L’acteur suisse Bruno Ganz est décédé le 16 février à Zürich des suites d’un cancer. Il était âgé de 77 ans. L’un des plus grands acteurs du cinéma européen de ces quarante dernières années, Ganz avait su jongler adroitement entre des chefs-d’œuvre du Septième Art, comme Les Ailes du désir de Wim Wenders et L’Éternité et un jour de Theo Angelopoulos, et des productions plus commerciales, tels que Un crime dans la tête de Jonathan Demme et Sans identité de Jaume Collet-Serra. Son interprétation de Adolf Hitler dans La Chute de Oliver Hirschbiegel avait fait couler beaucoup d’encre en 2004/05.
Les quinze premières années de la carrière de Bruno Ganz, de 1960 à ’75, étaient essentiellement consacrées au théâtre et à la télévision. Ce n’est qu’en ’76 qu’il s’impose au cinéma, d’abord dans Lumière de Jeanne Moreau et Le Canard sauvage de Hans W. Geissendörfer, puis surtout dans La Marquise d’O de Éric Rohmer.
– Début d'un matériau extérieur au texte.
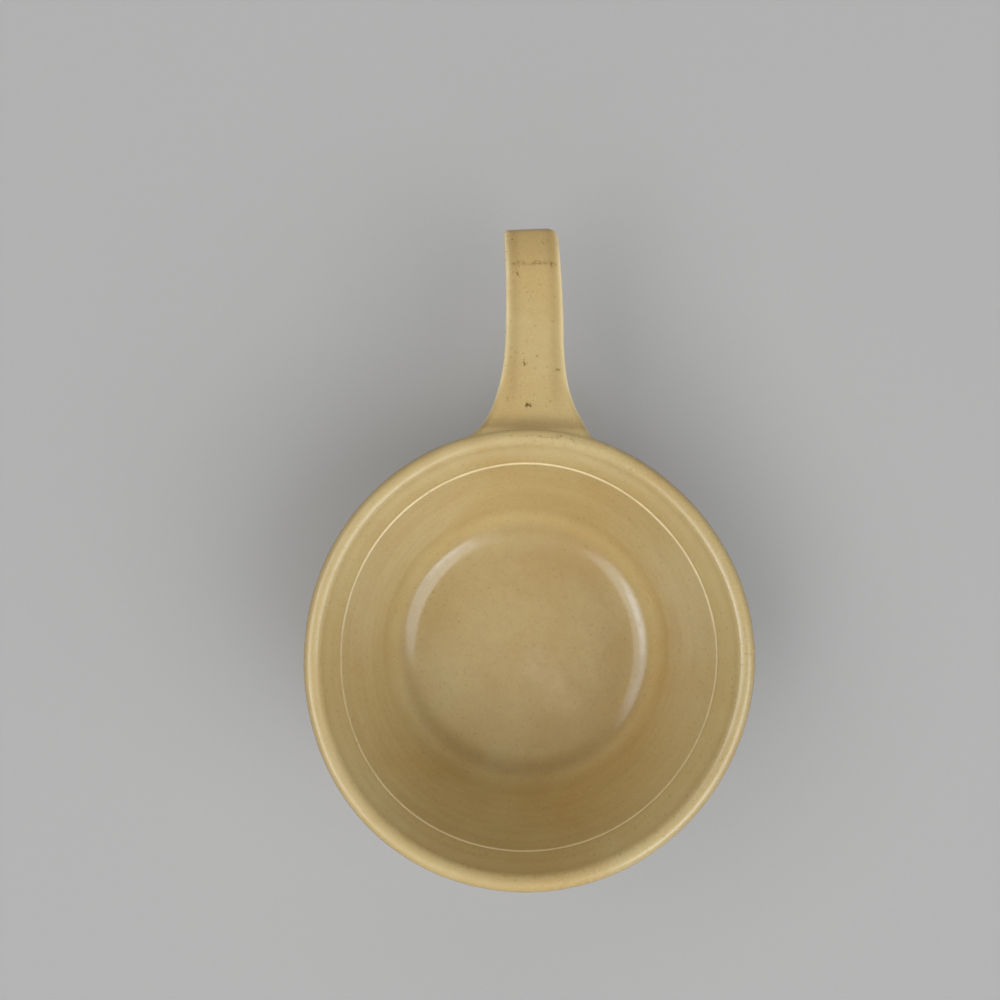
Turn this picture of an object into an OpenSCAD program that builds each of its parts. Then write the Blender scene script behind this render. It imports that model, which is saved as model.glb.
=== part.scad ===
// Glazed stoneware soup bowl with one long straight handle.
// Millimetres. Z is up, the bowl turns about Z, the foot stands on Z = 0 and
// the handle points along +Y. Outer sizes are those of the fired, glazed bowl.

/* [Bowl] */
// Outside diameter over the lip
bowl_d = 127; // [105:1:150]
// Height from the table to the top of the lip
bowl_h = 58; // [50:1:72]
// Thickness of the clay wall, square to its slope
wall_t = 4.9; // [3.6:0.1:5.6]
// Lean of the wall away from upright, in degrees
wall_lean = 17.8; // [15:0.1:26]
// Thickness of the clay floor
floor_t = 5.2; // [4:0.1:7]
// Radius of the bend between the inner floor and the wall
bend_r = 12; // [8:0.5:16]

/* [Lip] */
// Radius of the outer half of the rounded lip
lip_out_r = 2.7; // [2.3:0.1:3.6]
// Radius of the inner half of the rounded lip
lip_in_r = 2.9; // [2:0.1:3.4]
// How far the lip stands out past the slope of the outer wall
lip_proud = 1.5; // [0.8:0.1:2]
// Radius of the cove under the lip, outside
cove_r = 2.5; // [1.5:0.1:5]
// Depth of the turned line inside the bowl, below the top of the lip
line_drop = 9.5; // [8:0.1:12]
// Width of the little ledge that makes the turned line
line_w = 0.4; // [0.2:0.05:0.8]
// Lean of that band away from upright, in degrees
band_lean = 30; // [24:1:40]

/* [Foot] */
// Distance of the foot's outer side beyond the edge of the flat inner floor
foot_spread = 4.5; // [3:0.1:7]
// Width of the foot ring
foot_w = 4.5; // [3:0.1:6]
// Depth of the recess under the floor
foot_h = 4; // [2.5:0.1:5.5]
// Radius of the worn edges of the foot ring
foot_edge_r = 0.8; // [0.3:0.1:1.2]
// Radius of the fillet in the top of the recess
recess_r = 1; // [0.5:0.1:1.3]
// Height of the bare clay above the table
dry_h = 1.8; // [1.3:0.1:2.4]

/* [Handle] */
// Reach of the handle beyond the lip
handle_reach = 60.5; // [40:0.5:80]
// Width of the handle near its tip
tip_w = 15.8; // [11:0.1:19]
// Width of the handle where it starts to flare
neck_w = 16.9; // [12:0.1:20]
// Thickness of the handle near its tip
tip_t = 7.6; // [6:0.1:10]
// Thickness of the handle where it starts to flare
neck_t = 8.8; // [7:0.1:11]
// Drop of the handle's flat top below the top of the lip
top_drop = 3; // [2:0.1:4]
// Radius of the handle's long top edges
top_edge_r = 1.1; // [0.8:0.1:2.4]
// Radius of the handle's long lower edges
low_edge_r = 2.8; // [1.5:0.1:3.2]
// Radius round the end of the handle
tip_r = 2; // [1:0.1:2.6]
// Length of the end that droops
droop_l = 11; // [6:0.5:16]
// Angle of the droop at the very end, in degrees
droop_a = 20; // [8:1:30]

/* [Handle root] */
// Distance from the lip at which the handle starts to flare
flare_l = 29; // [20:0.5:34]
// Width of the flared root along the lip
root_w = 39.5; // [34:0.5:48]
// Way from the lip's top down its outside to the upper edge of the root
root_top = 2; // [1.6:0.1:4]
// Way from the lip's top down the outside to the lowest point of the root
root_low = 24; // [19:0.5:28]
// Radius of the root's upper corners
root_top_r = 4; // [3:0.1:6]
// Radius of the root's lower corners
root_low_r = 17; // [12:0.5:18]
// Greatest thickness of the slip that sticks the root to the wall
slip_t = 0.6; // [0.3:0.05:1]

/* [Glaze] */
// Thickness of the fired glaze
glaze_t = 0.3; // [0.2:0.05:0.5]

/* [Hidden] */
$fn = 144;

clay_colour = [0.80, 0.73, 0.62];
slip_colour = [0.70, 0.62, 0.50];
glaze_colour = [0.88, 0.79, 0.56];
base_colour = [0.84, 0.74, 0.50];

// Overrun of a cutter past what it cuts
over = 1.5;
// Clearances that keep the flat facets of the slip, and of the root's edge, out of
// the round wall
facet_gap = 0.12;
edge_gap = 0.04;
// Steps in each kind of curve
arc_steps = 8;
corner_steps = 3;
flat_steps = 7;
side_steps = 2;
flare_steps = 10;
shank_steps = 3;
droop_steps = 5;
tip_steps = 4;
cap_steps = 10;
// Share of the way from the turned line out to the lip that the sloping band takes
band_share = 0.5;
// Where the fillet lets go of the wall and of the shank, as shares of its way along
// the wall from the root's outline to where the straight handle would meet it
wall_hold_share = 0.55;
shank_hold_share = 0.95;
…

Il enchaîne rapidement sur des films marquants, tels que L’Ami américain de Wim Wenders et Nosferatu Fantôme de la nuit de Werner Herzog, ainsi que La Femme gauchère de Peter Handke, Ces garçons qui venaient du Brésil de Franklin J. Schaffner et Le Couteau dans la tête de Reinhard Hauff. Alors que les deux sommets de sa filmographie des années ’80 sont indubitablement Dans la ville blanche de Alain Tanner – César du Meilleur Film francophone en 1984 – et son rôle emblématique de l’ange déchu Damiel dans Les Ailes du désir de Wim Wenders, il collabore également pendant cette période avec Claude Goretta (La Provinciale), Mauro Bolognini (La Dame aux camélias), Jerzy Skolimowski (Haut les mains), Volker Schlöndorff (Le Faussaire) et Rudolf Thome (La Main dans l’ombre).
Dans les années ’90, il allait retrouver Wim Wenders pour un troisième film, Si loin si proche, la suite des Ailes du désir en 1993. Auparavant, on a pu le voir dans Les Enfants de la nature de Fridrik Thor Fridriksson et L’Absence de Peter Handke, puis dans Saint-Ex de Anand Tucker, L’Éternité et un jour de Theo Angelopoulos – Palme d’or au Festival de Cannes en 1998 –, Pain tulipes et comédie de Silvio Soldini et Un crime dans la tête de Jonathan Demme. En 2004, La Chute de Oliver Hirschbiegel et son interprétation terrifiante de Hitler allaient donner un second souffle à sa carrière, désormais ponctuée de L’Homme sans âge de Francis Ford Coppola, La Bande à Baader de Uli Edel, La Poussière du temps de Theo Angelopoulos, The Reader de Stephen Daldry, Sans identité de Jaume Collet-Serra, Sport de filles de Patricia Mazuy, Michael Kohlhaas de Arnaud Des Pallières, Cartel de Ridley Scott et Refroidis de Hans Petter Moland. Ces dernières années, il a entre autres collaboré avec Barbet Schroeder (Amnesia), Atom Egoyan (Remember), Jacob Berger (Un juif pour l’exemple), Sally Potter (The Party), Matti Geschonneck (In Zeiten des abnehmenden Lichts), Germinal Roaux (Fortuna) et Lars von Trier (The House that Jack built). Il faisait partie de la distribution du prochain film de Terrence Malick, Radegund.
Bruno Ganz a été nommé à deux reprises au European Film Award du Meilleur acteur, pour Pain tulipes et comédie et La Chute. Il avait reçu le prix honorifique de l’Académie du cinéma européen en 2010. Entre 1976 et 2017, il a été nommé cinq fois aux Lolas, les prix du cinéma allemand, pour La Marquise d’O, Le Faussaire, Les Ailes du désir, La Chute et In Zeiten des abnehmenden Lichts. Il l’avait gagné pour le premier.